Schwerhörig: Fernsehen ohne Untertitel

Neulich kam eine dreiteilige Serie über die Geschichte Israels auf 3sat. Ich wollte den Dok unbedingt sehen. 3sat ist für Schwerhörige aber leider schlecht geeignet. Oft fehlen auf dem Sender bei den allerbesten Beiträgen die Untertitel. Auch bei der Serie über Israel. Man schaltet sich dann erwartungsfroh zu und gibt nach ein paar Minuten auf. «Vergiss es», sagt man zum Ehemann. «Das ist sinnlos.» Diesmal sagte Herr T.: «Doch, ich will das sehen.» Ich: «Dann musst du mir das aber Satz für Satz übersetzen.» Und das tat der unsagbar geduldige Herr Kulturflaneur dann auch, wofür ich ihm sehr dankbar bin.

Er nahm die Fernbedienung in die Hand und stoppte den Film stets nach einer kurzen Textpassage, die er dann wiederholte. Manchmal zuckte des Kulturflaneurs Finger zur Fernbedienung und ich stoppte ihn mit: «Das habe ich verstanden.» Manchmal war der Finger nicht mehr zu stoppen und ich bekam den Text zweimal. Klar, dass sich die Filmlänge so mindestens verdoppelte.

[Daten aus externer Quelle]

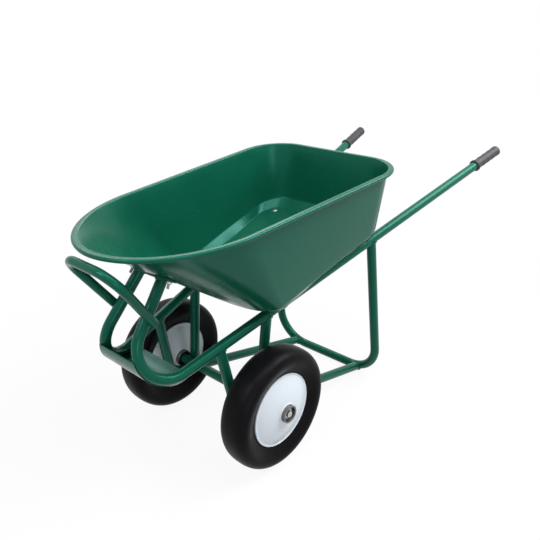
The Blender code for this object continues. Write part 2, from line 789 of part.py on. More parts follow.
def build_tub(shop):
    """A pressed tub: flat floor, filleted foot, flared walls and a rim rolled outwards."""
    columns = tub_columns()
    shape = bmesh.new()
    grid = [[shape.verts.new(point) for point in column] for column in columns]
    for i, column in enumerate(grid):
        following = grid[(i + 1) % len(grid)]
        for low in range(len(column) - 1):
            shape.faces.new((column[low], following[low], following[low + 1], column[low + 1]))
    shape.faces.new([column[0] for column in grid])
    bmesh.ops.recalc_face_normals(shape, faces=shape.faces)
    floor = max(shape.faces, key=lambda face: len(face.verts))
    floor.normal_update()
    if floor.normal.z < 0:
        bmesh.ops.reverse_faces(shape, faces=shape.faces)
    mesh = bpy.data.meshes.new("tub")
    shape.to_mesh(mesh)
    shape.free()
    smooth(mesh)
    tub = add_object("tub", mesh, shop.parts, shop.green, shop.root)
    skin = tub.modifiers.new("sheet", "SOLIDIFY")
    skin.thickness = SHEET
    skin.offset = -1
    skin.use_even_offset = True
    return tub


# Straps and bolts


def build_straps(shop):
    """Flat bars: two across the rails under the floor, and one across the risers under the nose."""
    straps = {}
    for name, x in (("rear_strap", REAR_STRAP_X), ("front_strap", FRONT_STRAP_X)):
        middle = deck_point(x, 0, STRAP_BOTTOM + STRAP_THICKNESS / 2)
        length = 2 * (rail_point(x).y + STRAP_OVERHANG)
        placing = axes_matrix(middle, Vector((1, 0, 0)), DECK_NORMAL)
        straps[name] = shop.block(name, (STRAP_WIDTH, length, STRAP_THICKNESS), placing, shop.green, 0.006)
    middle = ramp_point(RISER_TOP_X, 0, -(SHEET + GAP + STRAP_THICKNESS / 2))
    placing = axes_matrix(middle, RAMP_DIRECTION, RAMP_NORMAL)
    size = (STRAP_WIDTH, 2 * NOSE_STRAP_HALF_LENGTH, STRAP_THICKNESS)
    straps["nose_strap"] = shop.block("nose_strap", size, placing, shop.green, 0.012)
    return straps


def bolt_sites():
    """(name, strap, point on the tub's inner face, direction out of it, spare thread) for each bolt."""
    sites = []
    for word, side in SIDES.items():
        for place, x in (("rear", REAR_STRAP_X), ("front", FRONT_STRAP_X)):
            point = deck_point(x, side * (rail_point(x).y - BOLT_INSET), FLOOR_TOP)
            sites.append((f"{word}_{place}", f"{place}_strap", point, DECK_NORMAL, BOLT_SPARE))
        y = side * (NOSE_STRAP_HALF_LENGTH - NOSE_BOLT_INSET)
        point = ramp_point(RISER_TOP_X, y, 0)
        sites.append((f"{word}_nose", "nose_strap", point, RAMP_NORMAL, NOSE_BOLT_SPARE))
    return sites


def nut_mesh(shop):
    """A hexagon nut about the local Z axis, standing on the origin, with its bore."""
    shape = bmesh.new()
    corner = NUT_ACROSS_FLATS / math.sqrt(3)
    bmesh.ops.create_cone(shape, cap_ends=True, segments=6, radius1=corner, radius2=corner, depth=NUT_HEIGHT)
    bmesh.ops.translate(shape, verts=shape.verts, vec=(0, 0, NUT_HEIGHT / 2))
    mesh = bpy.data.meshes.new("nut_blank")
    shape.to_mesh(mesh)
    shape.free()
    blank = add_object("nut_blank", mesh, shop.cutters)
    low, high = Vector((0, 0, -NUT_HEIGHT)), Vector((0, 0, 2 * NUT_HEIGHT))
    bore = rod_mesh("nut_bore", BOLT_RADIUS + GAP, low, high, BOLT_SIDES)
    tool = add_object("nut_bore", bore, shop.cutters)
    shop.cut(blank, tool)
    made = mesh_of(blank, "hex_nut")
    bpy.data.objects.remove(blank)
    bpy.data.objects.remove(tool)
    return made


def build_bolts(shop, tub, straps):
    """A round-headed bolt and a nut at each place where the tub is held down."""
    nut = nut_mesh(shop)
    stack = SHEET + GAP + STRAP_THICKNESS
    for name, strap, point, normal, spare in bolt_sites():
        placing = axes_matrix(point, Y, normal)
        nut_low = -(stack + GAP + NUT_HEIGHT)
        tip = nut_low - spare
        head = [
            (BOLT_HEAD_RADIUS * math.sin(turn), GAP + BOLT_HEAD_HEIGHT * math.cos(turn))
            for turn in (math.radians(step) for step in (0, 50, 90))
        ]
        shank = [(BOLT_RADIUS, GAP), (BOLT_RADIUS, tip), (0, tip)]
        shop.turned(f"{name}_bolt", head + shank, BOLT_SIDES, shop.zinc, shop.root, placing)
        seat = placing @ Matrix.Translation((0, 0, nut_low))
        add_object(f"{name}_nut", nut, shop.parts, shop.zinc, shop.root, seat)
        above, below = Vector((0, 0, 0.01)), Vector((0, 0, -0.02))
        hole = rod_mesh(f"{name}_hole", BOLT_RADIUS + GAP, above, below, BOLT_SIDES)
        tool = shop.cutter(f"{name}_hole", hole, placing)
        shop.cut(tub, tool)
        shop.cut(straps[strap], tool)


def stand_on_origin(shop):
    """Moves the product so that the middle of its bounding box stands on the world's origin."""
    bpy.context.view_layer.update()
    graph = bpy.context.evaluated_depsgraph_get()
    places = []
    for item in shop.parts.objects:
        if item.type == "MESH":
            whole = item.evaluated_get(graph)
            places += [whole.matrix_world @ vertex.co for vertex in whole.data.vertices]
    low = Vector(min(place[axis] for place in places) for axis in range(3))
    high = Vector(max(place[axis] for place in places) for axis in range(3))
    shop.root.location = -Vector(((low.x + high.x) / 2, (low.y + high.y) / 2, low.z))


def main():
    clear_scene()
    shop = Workshop()
    build_rails(shop)
    build_grips(shop)
    build_hoop(shop)
    build_nose_plate(shop)
    build_stand(shop)
    build_cradles(shop)
    build_rear_struts(shop)
    build_axle(shop)
    for word, side in SIDES.items():
        build_wheel(shop, word, side)
    tub = build_tub(shop)
    straps = build_straps(shop)
    build_bolts(shop, tub, straps)
    stand_on_origin(shop)


main()
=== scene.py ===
"""Looks of a two-wheeled concrete wheelbarrow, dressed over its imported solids.

Sizes are in metres, with x measured from the axle. They repeat those of the solids, apart from the tub's foot
and what is fixed to its nose, which follow the photograph more closely. The workbench moves each finished piece
by the axle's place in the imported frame, so a piece lies where its solid lies.
"""

import json
import logging
import math
from dataclasses import dataclass
from enum import Enum, IntEnum
from typing import Sequence

import bmesh
import bpy
from mathutils import Matrix, Vector
from mathutils.bvhtree import BVHTree


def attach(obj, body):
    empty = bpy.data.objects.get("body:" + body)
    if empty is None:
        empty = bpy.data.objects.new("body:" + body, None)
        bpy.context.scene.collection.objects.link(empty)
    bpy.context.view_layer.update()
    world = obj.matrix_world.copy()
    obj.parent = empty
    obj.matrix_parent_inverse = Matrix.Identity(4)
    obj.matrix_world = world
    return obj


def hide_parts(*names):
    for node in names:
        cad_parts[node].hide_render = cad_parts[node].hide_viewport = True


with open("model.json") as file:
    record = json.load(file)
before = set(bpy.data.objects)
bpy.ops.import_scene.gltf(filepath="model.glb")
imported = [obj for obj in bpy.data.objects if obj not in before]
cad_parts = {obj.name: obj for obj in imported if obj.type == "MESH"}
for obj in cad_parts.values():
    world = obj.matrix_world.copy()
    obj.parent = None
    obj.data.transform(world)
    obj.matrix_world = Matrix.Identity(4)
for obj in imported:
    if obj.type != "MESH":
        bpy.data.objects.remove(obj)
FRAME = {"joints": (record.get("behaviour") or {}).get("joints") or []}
log = logging.getLogger("wheelbarrow")

X = Vector((1, 0, 0))
Y = Vector((0, 1, 0))
Z = Vector((0, 0, 1))
Place = tuple[float, float, float]
Colour = tuple[float, float, float]
Pair = tuple[float, float]
Profile = list[Pair]
Ring = list[Vector]
Node = bpy.types.Node
Socket = bpy.types.NodeSocket
Tree = bpy.types.NodeTree
Feed = float | Colour | Socket
Inputs = dict[str | int, Feed]
WHITE: Colour = (1.0, 1.0, 1.0)


class Side(IntEnum):
    """The two sides of the barrow, which count as the sign of their y."""

    LEFT = 1
    RIGHT = -1

    @property
    def word(self) -> str:
        """The side's name as it stands in the nodes' names."""
        return self.name.lower()


class Finish(Enum):
    """The finishes, each under the material slot of the record that it stands for."""

    GREEN = "green_paint"
    WHITE = "white_paint"
    TYRE = "tyre_rubber"
    GRIP = "grip_rubber"
    ZINC = "zinc"
    STEEL = "bare_steel"


# Paths, sections and meshes


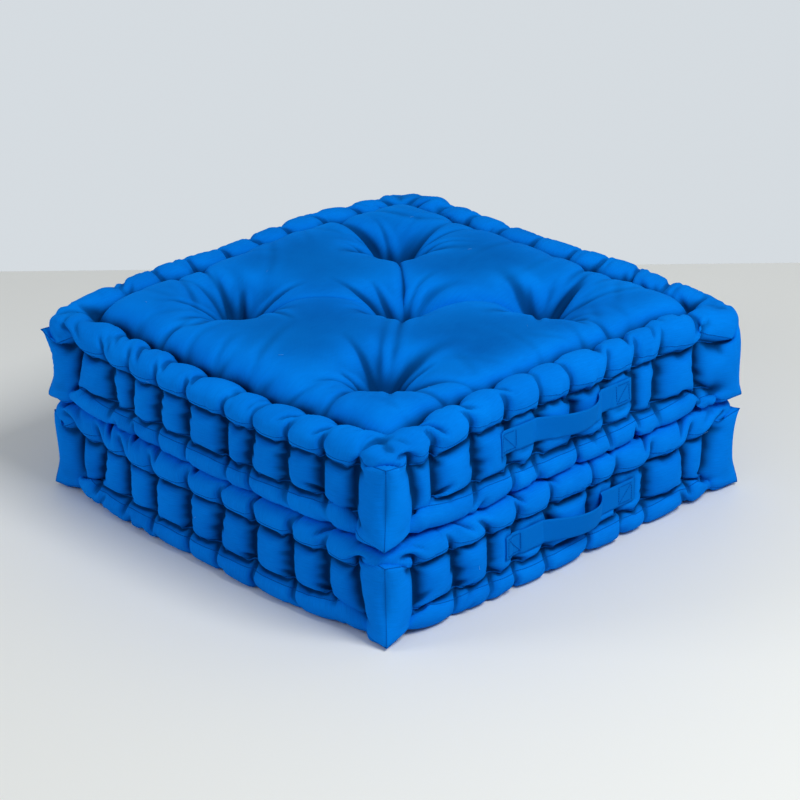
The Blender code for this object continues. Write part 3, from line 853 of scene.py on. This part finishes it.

Der Dok arbeitet mit der These, dass es sich beim Krieg in Israel um einen unlösbaren Konflikt handelt. Leider bestätigen die Jahrzehnte seit 1948 diese Sichtweise. So zogen drei Folgen lang Bilder voller Blut, Zorn und Unversöhnlichkeit an uns vorbei. Mit der Zeit sieht vieles surreal aus. Irgendwo links im Bild taucht bei Verhandlungsszenen wieder und wieder wie auf Sperrholz gemalt ein dunkelblauer Anzug auf, darüber ein lächelndes Gesicht: der US-Präsident. Immer wieder kommt dieser Anzug, mit einem immer neuen Kopf zuoberst. Als wäre dort ein Loch, in das der jeweils amtierende amerikanische Präsident sein Gesicht halten und sich als Friedensstifter inszenieren kann: Nixon, Carter, Clinton, Obama. Auch wenn es sonst nichts gibt, was ich an Donald Trump mag: Ich hoffe, dass er sein Gesicht nicht vergeblich in dieses Loch gehalten hat.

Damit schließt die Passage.